There are records that feel like confessions, and then there are confessions that become records. "Hello, Catholic Guilt" belongs unmistakably to the latter breed - a single, 27-minute, slow-burning drone-liturgy that unfolds like a whispered mea culpa in the shadow of a church you haven’t stepped into in twenty years but still dream about during thunderstorms.
Walter Campbell, formerly (and perhaps eternally) Catholic, crafts an ambient monolith that doesn’t scream or weep, but instead simmers with internal heat. Five invisible sections trace a quiet psychodrama - Father, Son, Holy, Spirit, Amen - each corresponding to a decade of spiritual weather. This isn’t the rage of deconversion or the ecstasy of release. It’s something more nuanced, more unresolved: the low-hum of theological tinnitus, a presence that lingers even when belief has long since packed its bags and left.

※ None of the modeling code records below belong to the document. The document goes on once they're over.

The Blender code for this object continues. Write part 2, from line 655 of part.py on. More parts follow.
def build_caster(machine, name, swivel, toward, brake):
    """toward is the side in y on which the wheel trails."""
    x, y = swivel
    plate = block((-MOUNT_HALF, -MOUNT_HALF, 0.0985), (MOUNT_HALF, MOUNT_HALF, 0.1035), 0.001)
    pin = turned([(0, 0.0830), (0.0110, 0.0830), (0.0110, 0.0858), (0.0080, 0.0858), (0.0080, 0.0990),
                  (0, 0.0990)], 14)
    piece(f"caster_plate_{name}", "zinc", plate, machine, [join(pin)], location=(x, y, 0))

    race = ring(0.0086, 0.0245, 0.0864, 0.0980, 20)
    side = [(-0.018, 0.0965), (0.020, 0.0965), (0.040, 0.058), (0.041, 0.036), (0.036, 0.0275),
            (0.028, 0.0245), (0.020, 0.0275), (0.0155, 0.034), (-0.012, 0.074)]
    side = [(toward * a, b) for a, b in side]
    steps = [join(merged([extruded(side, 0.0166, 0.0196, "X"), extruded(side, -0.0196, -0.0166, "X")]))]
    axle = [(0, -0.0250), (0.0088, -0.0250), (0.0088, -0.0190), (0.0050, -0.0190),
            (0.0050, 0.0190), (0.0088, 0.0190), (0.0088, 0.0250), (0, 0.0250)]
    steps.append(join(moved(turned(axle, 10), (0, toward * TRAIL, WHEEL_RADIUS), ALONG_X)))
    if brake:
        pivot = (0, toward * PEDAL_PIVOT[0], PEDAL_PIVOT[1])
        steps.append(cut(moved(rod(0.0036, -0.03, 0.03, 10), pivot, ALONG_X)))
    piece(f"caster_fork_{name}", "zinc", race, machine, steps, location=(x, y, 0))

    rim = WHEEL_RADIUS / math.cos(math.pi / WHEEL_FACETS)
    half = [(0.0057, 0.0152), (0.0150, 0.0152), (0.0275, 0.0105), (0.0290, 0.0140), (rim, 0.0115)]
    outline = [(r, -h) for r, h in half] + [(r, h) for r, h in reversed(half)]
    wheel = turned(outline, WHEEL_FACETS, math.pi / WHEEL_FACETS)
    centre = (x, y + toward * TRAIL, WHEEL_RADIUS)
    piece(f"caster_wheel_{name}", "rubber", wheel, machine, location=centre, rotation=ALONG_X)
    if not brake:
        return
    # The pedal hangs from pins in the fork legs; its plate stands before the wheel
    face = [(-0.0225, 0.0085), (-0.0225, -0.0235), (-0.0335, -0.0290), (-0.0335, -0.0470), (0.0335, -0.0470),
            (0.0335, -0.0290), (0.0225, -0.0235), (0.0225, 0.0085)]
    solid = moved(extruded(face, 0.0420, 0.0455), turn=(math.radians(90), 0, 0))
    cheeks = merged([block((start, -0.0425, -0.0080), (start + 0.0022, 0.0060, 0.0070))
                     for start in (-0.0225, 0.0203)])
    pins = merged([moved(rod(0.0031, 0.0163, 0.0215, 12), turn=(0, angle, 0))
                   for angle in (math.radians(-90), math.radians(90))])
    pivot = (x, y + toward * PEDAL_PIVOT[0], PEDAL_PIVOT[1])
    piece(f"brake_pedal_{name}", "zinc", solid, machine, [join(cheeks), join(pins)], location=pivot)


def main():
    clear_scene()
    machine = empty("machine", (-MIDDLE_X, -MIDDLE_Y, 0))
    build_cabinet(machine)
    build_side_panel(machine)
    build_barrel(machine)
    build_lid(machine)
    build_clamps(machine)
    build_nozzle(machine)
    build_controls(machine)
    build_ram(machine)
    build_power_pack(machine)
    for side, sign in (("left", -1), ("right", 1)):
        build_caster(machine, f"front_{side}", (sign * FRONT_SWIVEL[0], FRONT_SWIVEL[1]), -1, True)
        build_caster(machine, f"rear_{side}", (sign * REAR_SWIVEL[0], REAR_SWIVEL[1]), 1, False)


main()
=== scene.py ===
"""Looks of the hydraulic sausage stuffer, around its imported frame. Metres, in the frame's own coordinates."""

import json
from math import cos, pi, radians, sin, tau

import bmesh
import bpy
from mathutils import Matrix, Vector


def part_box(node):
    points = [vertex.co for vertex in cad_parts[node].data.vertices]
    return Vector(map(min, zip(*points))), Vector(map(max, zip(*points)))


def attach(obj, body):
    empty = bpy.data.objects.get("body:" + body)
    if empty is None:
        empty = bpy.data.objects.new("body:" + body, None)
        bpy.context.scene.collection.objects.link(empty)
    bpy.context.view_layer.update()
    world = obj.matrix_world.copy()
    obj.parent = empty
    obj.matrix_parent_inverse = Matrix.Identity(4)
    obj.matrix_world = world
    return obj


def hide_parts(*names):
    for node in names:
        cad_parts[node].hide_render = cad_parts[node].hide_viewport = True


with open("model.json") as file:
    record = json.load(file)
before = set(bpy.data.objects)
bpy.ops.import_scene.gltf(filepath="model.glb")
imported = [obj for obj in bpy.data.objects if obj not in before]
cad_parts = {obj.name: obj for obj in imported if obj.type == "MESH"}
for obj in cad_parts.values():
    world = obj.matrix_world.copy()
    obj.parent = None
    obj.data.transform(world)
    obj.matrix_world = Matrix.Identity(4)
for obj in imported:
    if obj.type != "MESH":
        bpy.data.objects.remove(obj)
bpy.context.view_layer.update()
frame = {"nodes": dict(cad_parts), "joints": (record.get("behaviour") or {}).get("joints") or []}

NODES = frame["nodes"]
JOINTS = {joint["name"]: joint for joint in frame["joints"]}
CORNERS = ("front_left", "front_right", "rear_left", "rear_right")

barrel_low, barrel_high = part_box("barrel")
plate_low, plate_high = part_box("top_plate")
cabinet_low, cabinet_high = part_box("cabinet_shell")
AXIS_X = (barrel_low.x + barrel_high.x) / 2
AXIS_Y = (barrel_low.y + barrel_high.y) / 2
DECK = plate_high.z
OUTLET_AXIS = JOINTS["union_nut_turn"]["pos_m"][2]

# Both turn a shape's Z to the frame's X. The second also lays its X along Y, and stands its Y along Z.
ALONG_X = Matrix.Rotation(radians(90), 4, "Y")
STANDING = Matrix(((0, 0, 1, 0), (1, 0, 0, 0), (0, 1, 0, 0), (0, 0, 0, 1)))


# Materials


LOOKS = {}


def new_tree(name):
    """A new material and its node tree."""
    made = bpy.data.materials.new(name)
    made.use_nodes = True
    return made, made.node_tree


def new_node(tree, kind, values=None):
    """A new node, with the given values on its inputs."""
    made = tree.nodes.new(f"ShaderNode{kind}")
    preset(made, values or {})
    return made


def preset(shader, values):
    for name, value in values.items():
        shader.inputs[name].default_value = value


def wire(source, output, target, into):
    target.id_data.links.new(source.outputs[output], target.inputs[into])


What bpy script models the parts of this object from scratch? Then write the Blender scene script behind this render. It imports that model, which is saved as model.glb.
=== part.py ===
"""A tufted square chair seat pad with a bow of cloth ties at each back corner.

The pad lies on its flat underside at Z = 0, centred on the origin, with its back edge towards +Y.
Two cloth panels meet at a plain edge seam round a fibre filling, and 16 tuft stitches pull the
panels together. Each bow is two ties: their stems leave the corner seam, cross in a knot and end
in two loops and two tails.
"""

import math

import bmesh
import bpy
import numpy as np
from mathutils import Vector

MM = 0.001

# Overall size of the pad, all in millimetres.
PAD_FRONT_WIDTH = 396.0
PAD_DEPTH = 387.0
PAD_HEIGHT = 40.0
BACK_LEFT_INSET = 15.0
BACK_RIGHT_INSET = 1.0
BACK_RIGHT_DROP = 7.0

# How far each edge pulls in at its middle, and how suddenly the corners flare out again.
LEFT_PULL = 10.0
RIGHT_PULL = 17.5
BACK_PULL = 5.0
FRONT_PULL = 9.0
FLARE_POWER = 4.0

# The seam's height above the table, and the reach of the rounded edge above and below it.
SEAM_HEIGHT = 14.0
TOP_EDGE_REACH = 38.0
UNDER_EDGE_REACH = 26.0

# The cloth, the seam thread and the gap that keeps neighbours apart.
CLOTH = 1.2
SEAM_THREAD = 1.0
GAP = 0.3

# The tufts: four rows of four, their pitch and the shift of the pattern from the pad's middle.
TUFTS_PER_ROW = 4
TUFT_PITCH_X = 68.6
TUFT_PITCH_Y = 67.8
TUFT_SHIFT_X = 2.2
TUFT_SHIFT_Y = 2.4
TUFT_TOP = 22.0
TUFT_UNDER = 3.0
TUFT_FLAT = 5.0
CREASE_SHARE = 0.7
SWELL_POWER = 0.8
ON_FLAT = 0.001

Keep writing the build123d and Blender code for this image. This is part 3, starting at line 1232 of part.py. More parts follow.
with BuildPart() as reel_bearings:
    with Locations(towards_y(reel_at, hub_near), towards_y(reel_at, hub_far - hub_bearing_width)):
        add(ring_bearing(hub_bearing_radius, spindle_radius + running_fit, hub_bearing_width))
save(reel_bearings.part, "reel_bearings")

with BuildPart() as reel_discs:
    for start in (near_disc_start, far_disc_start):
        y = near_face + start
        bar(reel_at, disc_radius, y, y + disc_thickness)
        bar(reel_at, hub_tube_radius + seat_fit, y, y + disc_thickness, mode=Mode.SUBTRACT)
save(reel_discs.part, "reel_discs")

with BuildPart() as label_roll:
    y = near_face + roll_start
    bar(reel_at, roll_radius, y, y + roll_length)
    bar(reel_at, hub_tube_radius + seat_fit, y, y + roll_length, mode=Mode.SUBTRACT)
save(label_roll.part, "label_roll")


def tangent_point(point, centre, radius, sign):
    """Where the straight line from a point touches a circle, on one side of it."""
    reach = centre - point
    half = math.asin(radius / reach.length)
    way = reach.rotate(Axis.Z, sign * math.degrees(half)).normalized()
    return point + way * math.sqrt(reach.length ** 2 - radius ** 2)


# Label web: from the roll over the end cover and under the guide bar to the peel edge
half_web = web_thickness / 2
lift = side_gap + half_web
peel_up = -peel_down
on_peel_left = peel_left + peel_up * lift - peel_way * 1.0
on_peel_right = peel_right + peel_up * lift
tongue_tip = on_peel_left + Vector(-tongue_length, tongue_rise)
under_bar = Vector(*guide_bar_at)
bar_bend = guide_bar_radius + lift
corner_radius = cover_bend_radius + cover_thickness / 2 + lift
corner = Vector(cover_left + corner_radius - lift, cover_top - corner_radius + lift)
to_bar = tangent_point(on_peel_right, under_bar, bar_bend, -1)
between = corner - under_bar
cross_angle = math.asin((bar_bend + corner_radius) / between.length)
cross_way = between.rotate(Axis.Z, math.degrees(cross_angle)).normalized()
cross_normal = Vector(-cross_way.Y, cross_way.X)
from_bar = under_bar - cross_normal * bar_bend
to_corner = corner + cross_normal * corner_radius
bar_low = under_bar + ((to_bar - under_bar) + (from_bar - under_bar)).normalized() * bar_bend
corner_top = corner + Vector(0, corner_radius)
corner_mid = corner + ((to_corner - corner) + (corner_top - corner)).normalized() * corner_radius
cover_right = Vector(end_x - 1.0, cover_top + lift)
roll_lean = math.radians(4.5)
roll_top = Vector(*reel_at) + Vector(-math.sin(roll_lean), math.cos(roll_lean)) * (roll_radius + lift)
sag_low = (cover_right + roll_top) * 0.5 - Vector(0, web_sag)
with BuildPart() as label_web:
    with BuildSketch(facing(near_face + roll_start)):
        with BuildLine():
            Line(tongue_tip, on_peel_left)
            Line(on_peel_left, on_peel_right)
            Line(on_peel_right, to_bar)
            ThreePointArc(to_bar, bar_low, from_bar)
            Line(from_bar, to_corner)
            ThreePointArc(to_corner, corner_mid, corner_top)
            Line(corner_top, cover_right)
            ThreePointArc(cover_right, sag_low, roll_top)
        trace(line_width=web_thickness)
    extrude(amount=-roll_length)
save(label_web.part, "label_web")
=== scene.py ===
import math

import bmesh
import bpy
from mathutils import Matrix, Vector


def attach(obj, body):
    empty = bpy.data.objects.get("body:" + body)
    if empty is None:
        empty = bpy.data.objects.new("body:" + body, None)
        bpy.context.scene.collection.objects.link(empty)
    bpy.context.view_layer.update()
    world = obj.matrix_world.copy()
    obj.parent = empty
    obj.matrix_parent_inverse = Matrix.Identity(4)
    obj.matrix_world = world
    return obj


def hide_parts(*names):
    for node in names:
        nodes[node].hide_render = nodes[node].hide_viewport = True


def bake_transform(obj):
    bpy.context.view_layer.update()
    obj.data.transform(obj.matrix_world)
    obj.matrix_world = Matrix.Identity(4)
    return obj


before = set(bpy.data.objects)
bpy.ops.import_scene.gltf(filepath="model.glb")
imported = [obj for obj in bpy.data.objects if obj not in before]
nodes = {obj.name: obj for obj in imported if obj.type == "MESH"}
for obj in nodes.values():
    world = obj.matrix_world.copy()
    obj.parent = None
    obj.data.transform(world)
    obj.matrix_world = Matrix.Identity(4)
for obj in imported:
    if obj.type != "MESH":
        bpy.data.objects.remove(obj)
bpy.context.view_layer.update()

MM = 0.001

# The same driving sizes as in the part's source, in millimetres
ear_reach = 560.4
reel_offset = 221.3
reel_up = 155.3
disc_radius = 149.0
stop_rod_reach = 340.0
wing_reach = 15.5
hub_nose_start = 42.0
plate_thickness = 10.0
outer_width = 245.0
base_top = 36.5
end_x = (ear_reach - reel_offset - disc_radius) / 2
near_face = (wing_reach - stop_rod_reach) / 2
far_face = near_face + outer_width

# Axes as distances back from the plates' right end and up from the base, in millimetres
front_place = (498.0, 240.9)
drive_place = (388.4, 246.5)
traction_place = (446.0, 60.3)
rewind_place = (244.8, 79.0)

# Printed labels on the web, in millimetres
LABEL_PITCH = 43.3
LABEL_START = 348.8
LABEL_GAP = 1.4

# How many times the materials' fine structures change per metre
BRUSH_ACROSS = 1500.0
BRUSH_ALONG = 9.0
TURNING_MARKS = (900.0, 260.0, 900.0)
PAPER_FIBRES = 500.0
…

The piece moves with tectonic patience, shifting textures like moods - grainy tones that swell and decay, a buried choir of sighs and synths barely audible under layers of warm fog and frayed tape. Think Pinkcourtesyphone in a state of existential doubt, or The Caretaker without the ballroom - just the echoing lobby of memory. There are no jump scares, no climaxes, no neat resolutions. Just the low-frequency murmur of someone reconciling themselves with ghosts that never quite left the room.
Campbell cites influences like Smell & Quim and Grant Evans, but this record isn’t vulgar or abrasive - it’s devotional in form if not in content. The improvisational flow suggests spontaneity, but the restraint feels monkish. A discipline of doubt. A silence that says more than any creed.
It’s also, in its way, funny. Not ha-ha funny, but funny in that painfully familiar way that guilt can twist itself into knots over the most mundane of acts - swearing in traffic, eating too quickly, skipping the Sign of the Cross at dinner. The title alone carries a smirk: "Hello, Catholic Guilt" - as if answering a call that was never disconnected. One imagines a rotary phone ringing in a dream, and a voice saying, “Sorry, God, for swearing”, before hanging up again.
Mastered by Grant Richardson at Hex Audio Labs, the sonic clarity is remarkable for something that wants so badly to dissolve. It never collapses under its own weight, nor does it drift aimlessly. Rather, it pulses forward like someone kneeling through the stations of a personal, wordless cross.
"Hello, Catholic Guilt" is not just a piece of music. It’s an ambience of memory, a quietly radiant reckoning, a half-lit corridor between belief and identity. It asks nothing of the listener but patience, presence - and maybe, just maybe, a small act of forgiveness.